The term 'work to live, not live to work' has long been a phrase used to remind people about the importance of achieving a good work-life balance.
But now there is a new phrase we need to consider to ensure the same - Working from home, or living at work?
Since the start of the global COVID-19 pandemic many people have stepped away from the office and are now working from home.
That is not necessarily a problem. In fact anyone who had previously traveled long distances to the office each day would no doubt be truly appreciative of their new working situation.
No commute, no traffic and no need to get up excessively early just to get to work on time.
Without the need to travel many people have found more time for productivity in their day.
The big challenge is to maintain a balance between working and not working when the line between work hours and after hours have become blurred.
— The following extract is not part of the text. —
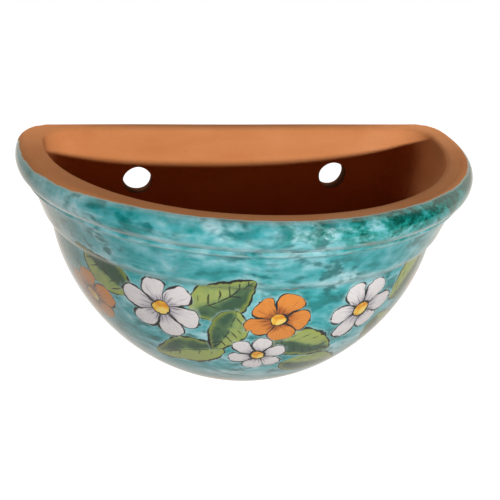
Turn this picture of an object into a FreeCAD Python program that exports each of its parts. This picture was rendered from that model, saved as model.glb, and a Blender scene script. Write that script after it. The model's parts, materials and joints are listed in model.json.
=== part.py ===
"""Half-round wall planter: a round terracotta bowl cut by the wall plane and closed with a flat back.

Frame, in mm: origin midway between the two hanging holes on the wall plane. +Y points into the wall,
-Y is the planter's front, +Z is up and +X runs along the wall. Depths are measured down from the rim.
"""
import FreeCAD, Part
import math
import os

os.makedirs("parts", exist_ok=True)

# ---- driving dimensions --------------------------------------------------------------------------
width = 300.0            # overall, across the glazed rim
axis_offset = 28.0       # the bowl's axis stands this far in front of the wall
height = 160.0           # rim top to foot
glaze_t = 0.6            # thickness of the fired glaze
slab_t = 10.5            # thickness of the flat back
wall_t = 9.0             # thickness of the bowl's wall
floor_t = 10.0           # thickness of the floor

rim_round = 9.0          # outer rounding of the rim's top
lip_w = 15.8             # width of the rim, outside of the clay to the inner edge
lip_round = 3.5          # inner rounding of the rim's top
collar_h = 17.0          # height of the rim collar
bead_h = 4.0             # height of the thin bead under the collar
bead_out = 2.4           # and how far it stands out of the band
band_inset = 8.0         # inset of the band's top from the rim
band_bottom = 44.0       # depth of the lower edge of the shoulder band
seat_depth = 6.0         # depth of the bowl's own top edge, under the collar

bowl_r = 129.6           # outer radius of the bowl where the shoulder band ends
bowl_drop = 130.0        # drop to where that curve would close
bowl_power = 1.82        # exponent of the bowl's curve: 2 is an ellipse, 1 a cone
corner_rim = 19.0        # plan rounding of the back corners at the rim
corner_foot = 12.0       # and at the foot
corner_angle = math.radians(20)  # the rounding stops this short of running into the wall plane
past_wall = 0.4          # the outer bodies run this far past the wall plane, and are cut flat there

hole_r = 10.0            # hanging holes
hole_spacing = 140.0
hole_depth = 37.0        # centres below the rim
drain_r = 6.0            # drain hole in the floor
drain_y = -62.0

glaze_start = 0.32       # the glaze starts this share of a quarter turn down the rim's rounding
glaze_back = 4.0         # it is wiped off this far in front of the wall
glaze_foot = 3.0         # and this far above the foot

clay_r = width / 2 - glaze_t
big = 2 * width


# ---- outlines --------------------------------------------------------------------------------------
def level(depth):
    return hole_depth - depth


def corner_at(depth):
    return corner_rim + (corner_foot - corner_rim) * depth / height


def pot_wire(r, depth, grow=0.0):
    """Plan outline: a circle cut just past the wall plane, with rounded back corners."""
    c = corner_at(depth) + grow
    cy = -corner_at(depth) * math.cos(corner_angle)
    cx = math.sqrt((r - c) ** 2 - (cy + axis_offset) ** 2)
    z = level(depth)
    meet = math.acos((past_wall - cy) / c)
    turn = math.atan2(cy + axis_offset, cx)
    half = (turn + math.pi / 2 - meet) / 2
    def on_circle(a):
        return FreeCAD.Vector(r * math.cos(a), -axis_offset + r * math.sin(a), z)
    def on_corner(side, a):
        return FreeCAD.Vector(side * (cx + c * math.cos(a)), cy + c * math.sin(a), z)
    end = cx + c * math.sin(meet)
    right, left = FreeCAD.Vector(end, past_wall, z), FreeCAD.Vector(-end, past_wall, z)
    front = FreeCAD.Vector(0, -axis_offset - r, z)
    r_end, l_end = on_corner(1, turn), on_corner(-1, turn)
    return Part.Wire([
        Part.makeLine(left, right),
        Part.Arc(right, on_corner(1, half), r_end).toShape(),
        Part.Arc(r_end, on_circle((turn - math.pi / 2) / 2), front).toShape(),
        Part.Arc(front, on_circle(-(turn + 3 * math.pi / 2) / 2), l_end).toShape(),
        Part.Arc(l_end, on_corner(-1, half), left).toShape()])


def hollow_wire(r, depth, back):
    """Plan outline of the inside: a circle cut by the face of the back."""
    z = level(depth)
    rise = axis_offset - back
    x = math.sqrt(r * r - rise * rise)
    right, left = FreeCAD.Vector(x, -back, z), FreeCAD.Vector(-x, -back, z)
    front = FreeCAD.Vector(0, -axis_offset - r, z)
    def between(side):
        a = (math.atan2(rise, x) - math.pi / 2) / 2
        return FreeCAD.Vector(side * r * math.cos(a), -axis_offset + r * math.sin(a), z)
    return Part.Wire([Part.makeLine(left, right), Part.Arc(right, between(1), front).toShape(),
                      Part.Arc(front, between(-1), left).toShape()])


def loft(wires, ruled=False):
    return Part.makeLoft(wires, True, ruled)


def bowl_radius(depth):
    t = max(depth - band_bottom, 0.0) / bowl_drop
    return bowl_r * (1 - t ** bowl_power) ** (1 / bowl_power)


# ---- outer bodies, each one level of the pot; grow adds the glaze ----------------------------------
def collar_body(grow=0.0):
    r0 = clay_r - rim_round
    wires = []
    for k in range(6):
        a = math.pi / 2 * k / 5
        wires.append(pot_wire(r0 + (rim_round + grow) * math.sin(a),
                              rim_round - (rim_round + grow) * math.cos(a), grow))
    for drop, inset in ((12.8, 0.7), (15.2, 2.6), (collar_h, 5.0)):
        wires.append(pot_wire(clay_r - inset + grow, drop + (grow if drop == collar_h else 0), grow))
    return loft(wires)


def bead_body(grow=0.0):
    r0 = clay_r - band_inset
    wires = []
    for k in range(5):
        a = math.pi * k / 4
        wires.append(pot_wire(r0 + bead_out * math.sin(a) + grow, collar_h + bead_h * (1 - math.cos(a)) / 2, grow))
    return loft(wires)


def band_body(grow=0.0):
    top, low = collar_h + bead_h, band_bottom
    side = loft([pot_wire(clay_r - band_inset + grow, top, grow), pot_wire(clay_r - 14.8 + grow, low - 3.5, grow)], True)
    edge = loft([pot_wire(clay_r - 14.8 + grow, low - 3.5, grow), pot_wire(clay_r - 15.9 + grow, low - 1.1, grow),
                 pot_wire(clay_r - 18.0 + grow, low + grow, grow)])
    return side.fuse(edge)


def bowl_body(grow=0.0):
    depths = [band_bottom + (height - band_bottom) * s for s in (0, .18, .36, .53, .68, .81, .92, 1)]
    return loft([pot_wire(bowl_radius(d) + grow, d, grow) for d in depths])


def core_body():
    """The thrown bowl's outside behind the bands, up to its own top edge."""
    depths = (seat_depth, 18.0, 31.0, band_bottom)
    lean = (clay_r - 9.5 - bowl_r) / (band_bottom - seat_depth)
    return loft([pot_wire(bowl_r + lean * (band_bottom - d), d) for d in depths], True)


def hollow():
    """The planting hollow as a full round, with a rounded edge at the rim."""
    r0, inner_floor = clay_r - lip_w, height - floor_t
    def at(r, depth):
        return FreeCAD.Vector(r, -axis_offset, level(depth))
    low = lip_round * (1 - math.sqrt(0.5))
    lip = Part.Arc(at(r0 + lip_round, 0), at(r0 + low, low), at(r0, lip_round)).toShape()
    well = []
    for s in (0, .25, .5, .7, .87, 1):
        d = band_bottom + (inner_floor - band_bottom) * s
        well.append(at(bowl_radius(d) - wall_t * (1 + 0.35 * s ** 3), d))
    wall = Part.BSplineCurve()
    wall.interpolate([at(r0, lip_round), at(r0 - 1.6, 12.0), at(r0 - 6.0, 26.0)] + well)
    foot, top = at(0, inner_floor), at(0, -2.0)
    wire = Part.Wire([Part.makeLine(top, at(r0 + lip_round, -2.0)),
                      Part.makeLine(at(r0 + lip_round, -2.0), at(r0 + lip_round, 0)), lip, wall.toShape(),
                      Part.makeLine(well[-1], foot), Part.makeLine(foot, top)])
    return Part.Face(wire).revolve(foot, FreeCAD.Vector(0, 0, 1), 360)


def slab_edge():
    """What the rounded inner edge at the top of the back leaves free."""
    r0, wires = clay_r - lip_w, []
    for k in range(5):
        a = math.pi / 2 * k / 4
        out = lip_round * (1 - math.sin(a))
        wires.append(hollow_wire(r0 + out, lip_round * (1 - math.cos(a)), slab_t - out))
    return loft(wires)


def box(x0, x1, y0, y1, z0, z1):
    return Part.makeBox(x1 - x0, y1 - y0, z1 - z0, FreeCAD.Vector(x0, y0, z0))


# ---- the pieces --------------------------------------------------------------------------------------
collar, bead, band, bowl, core = collar_body(), bead_body(), band_body(), bowl_body(), core_body()
inside = hollow()
front_side = box(-big, big, -big, -slab_t, -big, big)
back_side = box(-big, big, -slab_t, 0, -big, big)
outside = bowl.fuse([band, bead, collar])

bowl_shell = core.fuse(bowl).common(front_side).cut(inside)
drain = Part.makeCylinder(drain_r, 3 * floor_t, FreeCAD.Vector(0, drain_y, level(height) - floor_t))
bowl_shell = bowl_shell.cut(drain)

rim_collar = collar.common(front_side).cut(core).cut(inside)
bead_ring = bead.common(front_side).cut(core)
shoulder_band = band.common(front_side).cut(core).cut(bowl)

back_slab = outside.common(back_side).cut(slab_edge())
for side in (-1, 1):
    hole = Part.makeCylinder(hole_r, 4 * slab_t, FreeCAD.Vector(side * hole_spacing / 2, -3 * slab_t, 0),
                             FreeCAD.Vector(0, 1, 0))
    back_slab = back_slab.cut(hole)

grown = bowl_body(glaze_t).fuse([band_body(glaze_t), bead_body(glaze_t), collar_body(glaze_t)])
start = math.pi / 2 * glaze_start
start_r = clay_r - rim_round * (1 - math.sin(start))
start_depth = rim_round * (1 - math.cos(start))
keep = box(-big, big, -big, -glaze_back, level(height - glaze_foot), level(start_depth))
glaze_coat = grown.common(keep).cut(outside)

nodes = {"bowl_shell": bowl_shell, "rim_collar": rim_collar, "bead_ring": bead_ring,
         "shoulder_band": shoulder_band, "back_slab": back_slab, "glaze_coat": glaze_coat}
for name, shape in nodes.items():
    shape = shape.removeSplitter()
    if len(shape.Solids) == 1:
        shape = shape.Solids[0]
    b = shape.BoundBox
    print(name, "solids", len(shape.Solids), "valid", shape.isValid(), "volume", round(shape.Volume),
          "x", round(b.XMin, 2), round(b.XMax, 2), "y", round(b.YMin, 2), round(b.YMax, 2),
          "z", round(b.ZMin, 2), round(b.ZMax, 2))
    shape.exportStep("parts/%s.step" % name)
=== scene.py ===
"""Half-round terracotta wall planter with a rolled rim and a glazed, hand-painted outside.

Lengths are mm in the part's own frame, and each mesh is turned into metres when it is made: the origin is
midway between the hanging holes on the wall plane, -Y is the front, +Z is up. Depths run down from the rim.
"""

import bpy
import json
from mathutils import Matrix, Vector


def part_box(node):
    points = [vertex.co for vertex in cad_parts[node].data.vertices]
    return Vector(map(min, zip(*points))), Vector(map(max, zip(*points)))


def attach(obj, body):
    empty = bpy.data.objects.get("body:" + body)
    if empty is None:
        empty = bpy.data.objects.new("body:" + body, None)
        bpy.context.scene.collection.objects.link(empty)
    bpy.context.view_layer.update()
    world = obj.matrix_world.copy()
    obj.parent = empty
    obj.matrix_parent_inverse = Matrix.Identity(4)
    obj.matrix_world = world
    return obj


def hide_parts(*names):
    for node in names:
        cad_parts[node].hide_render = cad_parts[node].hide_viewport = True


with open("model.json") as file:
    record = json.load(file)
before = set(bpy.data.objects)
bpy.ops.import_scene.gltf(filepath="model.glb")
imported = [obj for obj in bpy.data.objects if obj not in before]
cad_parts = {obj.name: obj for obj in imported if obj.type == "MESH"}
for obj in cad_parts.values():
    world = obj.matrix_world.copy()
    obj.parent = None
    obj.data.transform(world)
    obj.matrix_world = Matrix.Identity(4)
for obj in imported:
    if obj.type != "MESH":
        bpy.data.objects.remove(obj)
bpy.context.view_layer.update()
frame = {"nodes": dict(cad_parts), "record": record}

import json
import math

import bmesh
import bpy
import numpy as np
from mathutils import Matrix, Vector

MM = 0.001

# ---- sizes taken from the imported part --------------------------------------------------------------
mounts = {mount["name"]: mount for mount in frame["record"]["mounts"]}
hole_r = mounts["hanging_holes"]["dims"]["hole_r_mm"]
hole_spacing = mounts["hanging_holes"]["dims"]["spacing_x_mm"]
rim_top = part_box("rim_collar")[1].z / MM
foot_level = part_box("bowl_shell")[0].z / MM
height = rim_top - foot_level

# ---- sizes that the pieces share -------------------------------------------------------------------
axis_offset = 28.0       # the bowl's axis stands this far in front of the wall
glaze_t = 0.6            # thickness of the glaze
clay_r = 149.4           # radius of the clay at the rim
slab_t = 10.5            # thickness of the flat back
wall_t = 9.0             # thickness of the bowl's wall
floor_t = 10.0           # thickness of the floor
rim_round = 9.0          # outer rounding of the rim's top
lip_w = 17.4             # width of the lip, from the outside of the clay to its inner edge
lip_round = 3.0          # inner rounding of the rim's top
slab_round = 4.5         # the back's front top edge is rounded more softly than the lip
slab_back_round = 2.0    # and its rear top edge less
collar_h = 17.0          # height of the rim's collar
bead_h = 4.0             # height of the bead under it
bead_swell = 3.5         # and how far the glazed bead stands out of the band
band_inset = 8.0         # inset of the band's top from the rim
band_bottom = 44.0       # depth of the band's lower edge
bowl_top = 46.4          # the glazed bowl's own curve starts at this depth
seat_depth = 6.0         # depth of the bowl's own top edge, under the rim
seat_r = clay_r - 9.5    # and its radius
bowl_r = 129.6           # radius of the bowl where the band ends
bowl_drop = 130.0        # drop to where the bowl's curve would close
bowl_power = 1.82        # exponent of that curve
corner_rim = 19.0        # plan rounding of the back corners at the rim
corner_foot = 12.0       # and at the foot
corner_angle = math.radians(20)  # that rounding stops this short of running into the wall plane
inner_corner = 18.0      # the wall runs into the back with a thumbed fillet
foot_round = 2.0         # rounding of the foot's edge
drain_r = 6.0            # drain hole in the floor
drain_y = -62.0
glaze_back = 4.2         # the glaze is wiped off this far in front of the wall
glaze_foot = 3.0         # and this far above the foot
glaze_fade = 4.5         # it thins out to nothing over this run towards the lip
under_glaze = 0.3        # the rim's clay keeps this much more clear of the glaze's face
fine_to = 50.0           # rows lie close together down to this depth
RUN_UNIT = 250.0         # mm down the glaze for one unit of its own map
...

The space that was once your escape from the grind of the office, has now become your office. The concept of the work day has infiltrated in to home and family time.
Checking your emails, and maybe even responding to those email, before you go to bed doesn't seem like too much of a problem. Does it?
What about the lunch break you have while continuing to work? You convince yourself you will finish earlier that day, but do you?
And then there are those tasks you tend to on your days off. You convince yourself they won't take long and will make your life easier when you are back at work.
That may be true, but it is undoubtedly also true that with that task out of the way you will have time to do other work projects when you are back in your 'work hours.'
You didn't even see it coming, but guess what, you are now living at work.
Every business loves a conscientious worker, but make sure you separate home and work time, even if your work takes place at home.
Finding the balance is important to your long term well-being.